The wisdom of dads

Dads and daughters are an interesting pair.  We daughters start off as “Daddy’s Little Girl” and steal their hearts, and before you know it we’re turning their hair gray.  In a blink of an eye, those dads are walking us down the aisle and giving us away, putting all of their trust in you that the lessons that they taught you will sustain you throughout life.
My dad taught me many things.  He gave me my love for nature and music.  He taught me how to eat mushrooms and make a pot of soup the size of Texas.  He showed me how to drive a four-wheeler, be a dead eye with a shot gun, and how to use tools up and down the workbench.  For all of this, I am so grateful…and rather tough.  He gave me the confidence to do things I never thought I could do, and the desire to succeed at whatever I try.  (I think I inherited these things from him, which makes for very long games of Pinochle and Boggle.)
But like most dads, he has gifted me a few token phrases that have carried me through my life so far.  A handful of simple words, used correctly, can be the philosophy of the masses.  It is my pleasure to share a few of them with you, in honor of Father’s Day.
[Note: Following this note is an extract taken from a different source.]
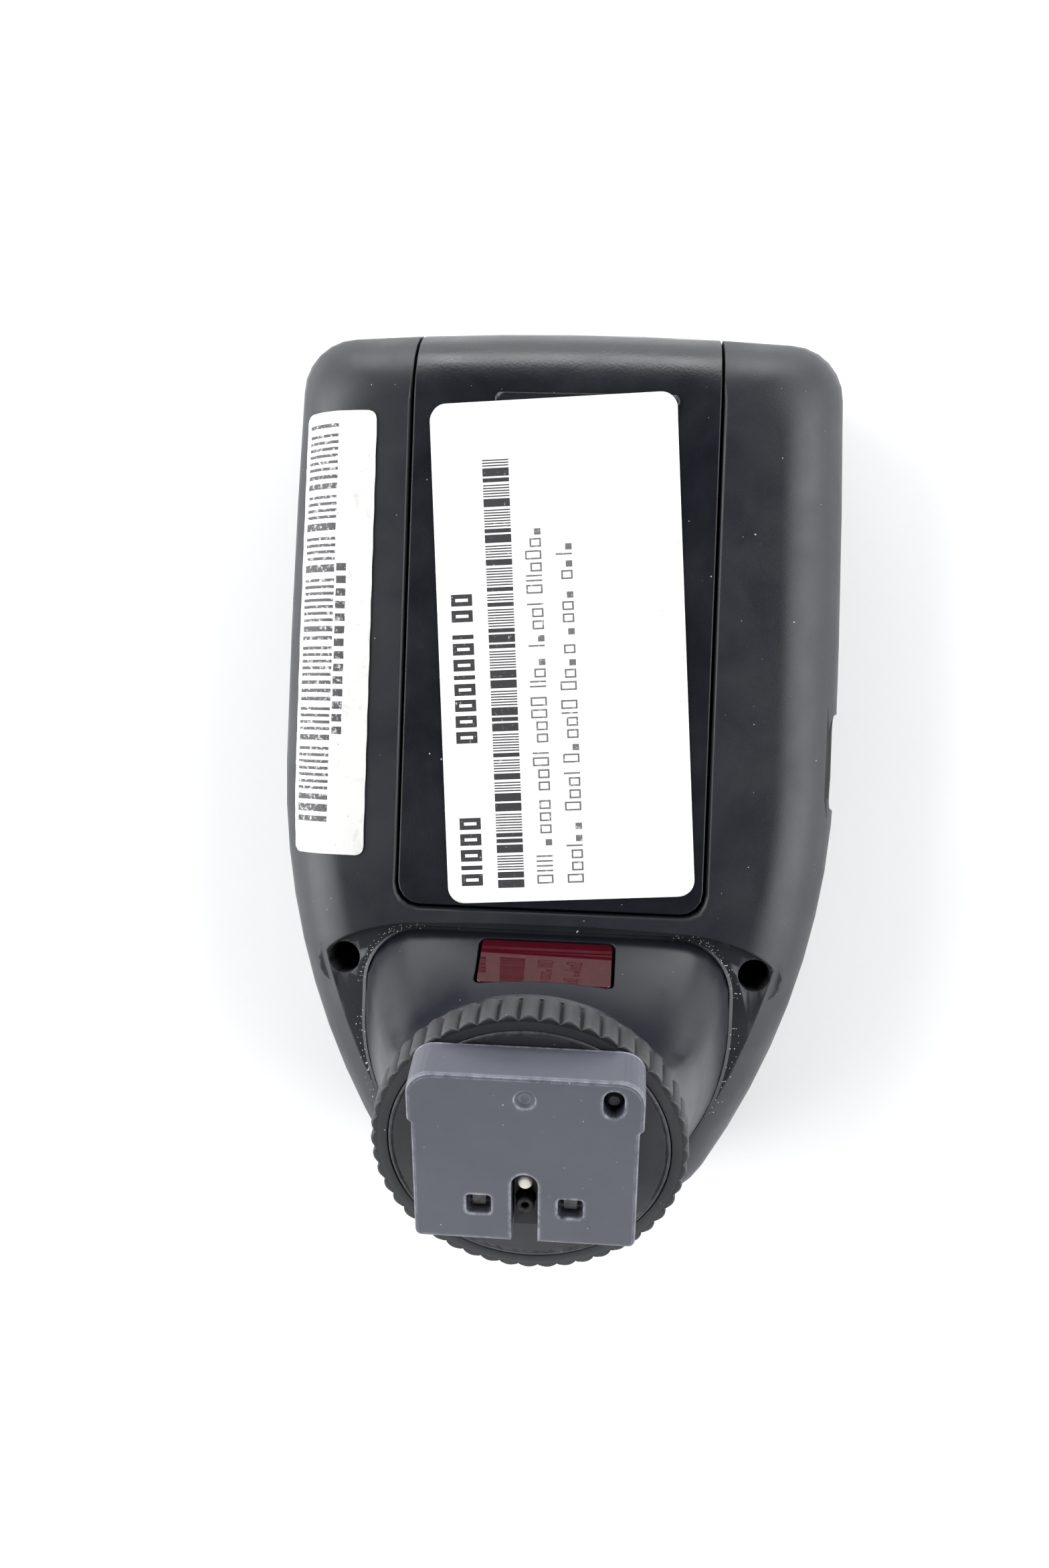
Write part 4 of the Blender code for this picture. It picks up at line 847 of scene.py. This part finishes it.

You can make it snow on Christmas.  Every child dreams of a white Christmas, but some years it just didn’t happen.  One year when I was very young, as he tucked me into bed I was complaining about the lack of snow.  “You know, we can make it snow,” he said, and he explained how we needed to sit quietly and concentrate really, really hard.  Without knowing it, he taught me how to pray, and the power of prayer.  The next day, it snowed.
The moon is made of white dog poop.  While other kids thought for sure it was made of cheese, my dad jokingly explained that it was made of dog poop that was left in the yard too long because some little child didn’t pick it up like she was supposed to.  Left alone, the poop would turn white and float to the moon.  And if too much poop floated to the moon, why, wouldn’t that be a terrible thing to throw off the rotation of such an important part of space?  From this I learned the power of persuasion, and eventually, to not always believe what people tell you.  
I’ll give you a lickin’ and make you jump like a chicken.  I was a child of corporal punishment, and though people have a wide range of opinions of this topic, I was also a very well-behaved child.  The mere thought of disappointing my dad enough that he would have to hurt me was unbearable, let alone the fact that he was going to hit me so hard that I would indeed “jump like a chicken.”  Though I wasn’t savvy when it comes to chicken jumping, I thought it was just awful.  But as I learned, if you’re going to do something, do it full-strength.  Also, don’t do anything in life that would cause you to bounce like barnyard fowl.
Who has more fun than people?  In times of life’s chaos, like when we got stranded far from home in the pouring rain on a moped ride, or when we accidentally found ourselves at the top of a too-advanced ski hill, these words would come flying out like the angel to make us laugh and press on.  Conversely, these words also found themselves useful on planned adventures, like nearly killing ourselves backpacking through the forests of southern Ohio and holding a box of fireworks.  He taught me that if you’re not having fun, it’s your own fault.  Case closed.
Mostly, without even knowing it, he showed me that life is grand, white dog poop moon and all.  And if you can’t see the pure joy in that, it’s your own fault and you should probably jump like a chicken, even on a snowy Christmas.
Happy Father’s Day to all of the great dads out there!